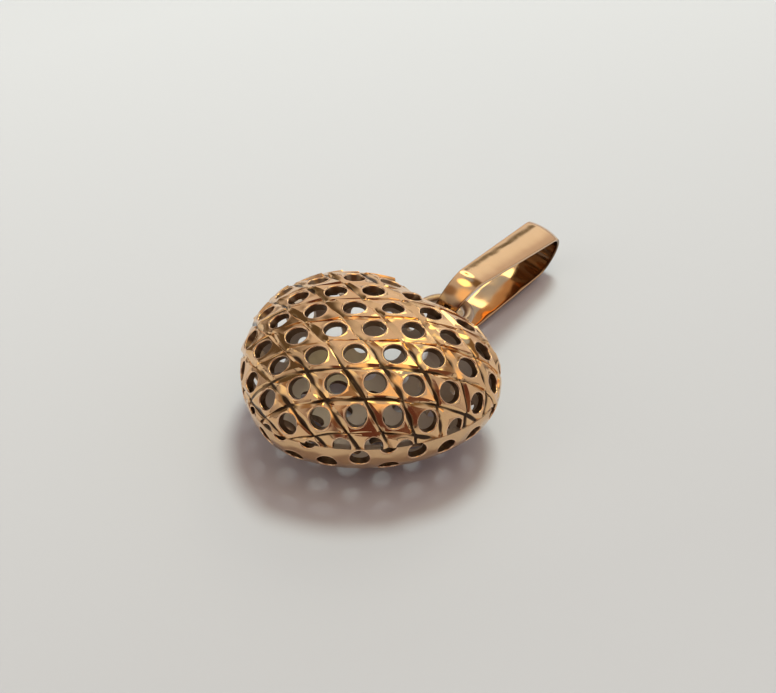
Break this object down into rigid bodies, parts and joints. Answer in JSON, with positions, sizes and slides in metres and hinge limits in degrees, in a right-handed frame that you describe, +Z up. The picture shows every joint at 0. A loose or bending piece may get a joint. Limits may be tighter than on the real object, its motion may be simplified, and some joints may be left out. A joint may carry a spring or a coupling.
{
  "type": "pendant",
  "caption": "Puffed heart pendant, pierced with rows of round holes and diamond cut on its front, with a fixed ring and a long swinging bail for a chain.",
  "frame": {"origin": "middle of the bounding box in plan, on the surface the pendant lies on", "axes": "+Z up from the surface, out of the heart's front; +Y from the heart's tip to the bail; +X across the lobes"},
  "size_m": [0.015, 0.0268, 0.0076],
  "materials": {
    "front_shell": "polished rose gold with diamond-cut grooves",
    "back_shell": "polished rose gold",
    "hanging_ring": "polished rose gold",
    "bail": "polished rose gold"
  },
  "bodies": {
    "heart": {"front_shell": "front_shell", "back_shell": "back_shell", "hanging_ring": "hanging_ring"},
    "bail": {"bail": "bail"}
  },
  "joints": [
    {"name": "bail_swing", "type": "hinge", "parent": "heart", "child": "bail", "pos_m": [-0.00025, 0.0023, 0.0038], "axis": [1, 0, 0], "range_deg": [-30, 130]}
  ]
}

##########

* Task details *
Reproduce the material exactly, with every line intact.

* Expected answer *
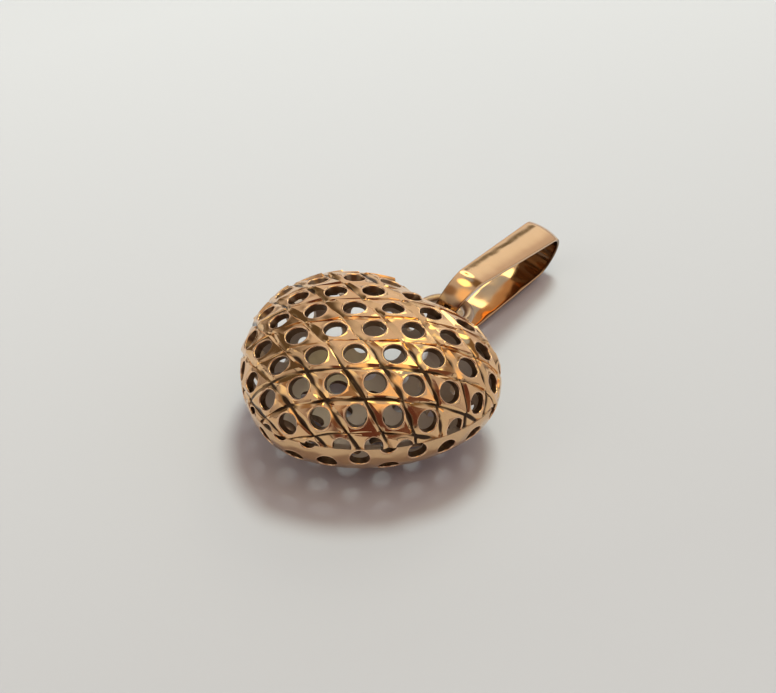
Break this object down into rigid bodies, parts and joints. Answer in JSON, with positions, sizes and slides in metres and hinge limits in degrees, in a right-handed frame that you describe, +Z up. The picture shows every joint at 0. A loose or bending piece may get a joint. Limits may be tighter than on the real object, its motion may be simplified, and some joints may be left out. A joint may carry a spring or a coupling.
{
  "type": "pendant",
  "caption": "Puffed heart pendant, pierced with rows of round holes and diamond cut on its front, with a fixed ring and a long swinging bail for a chain.",
  "frame": {"origin": "middle of the bounding box in plan, on the surface the pendant lies on", "axes": "+Z up from the surface, out of the heart's front; +Y from the heart's tip to the bail; +X across the lobes"},
  "size_m": [0.015, 0.0268, 0.0076],
  "materials": {
    "front_shell": "polished rose gold with diamond-cut grooves",
    "back_shell": "polished rose gold",
    "hanging_ring": "polished rose gold",
    "bail": "polished rose gold"
  },
  "bodies": {
    "heart": {"front_shell": "front_shell", "back_shell": "back_shell", "hanging_ring": "hanging_ring"},
    "bail": {"bail": "bail"}
  },
  "joints": [
    {"name": "bail_swing", "type": "hinge", "parent": "heart", "child": "bail", "pos_m": [-0.00025, 0.0023, 0.0038], "axis": [1, 0, 0], "range_deg": [-30, 130]}
  ]
}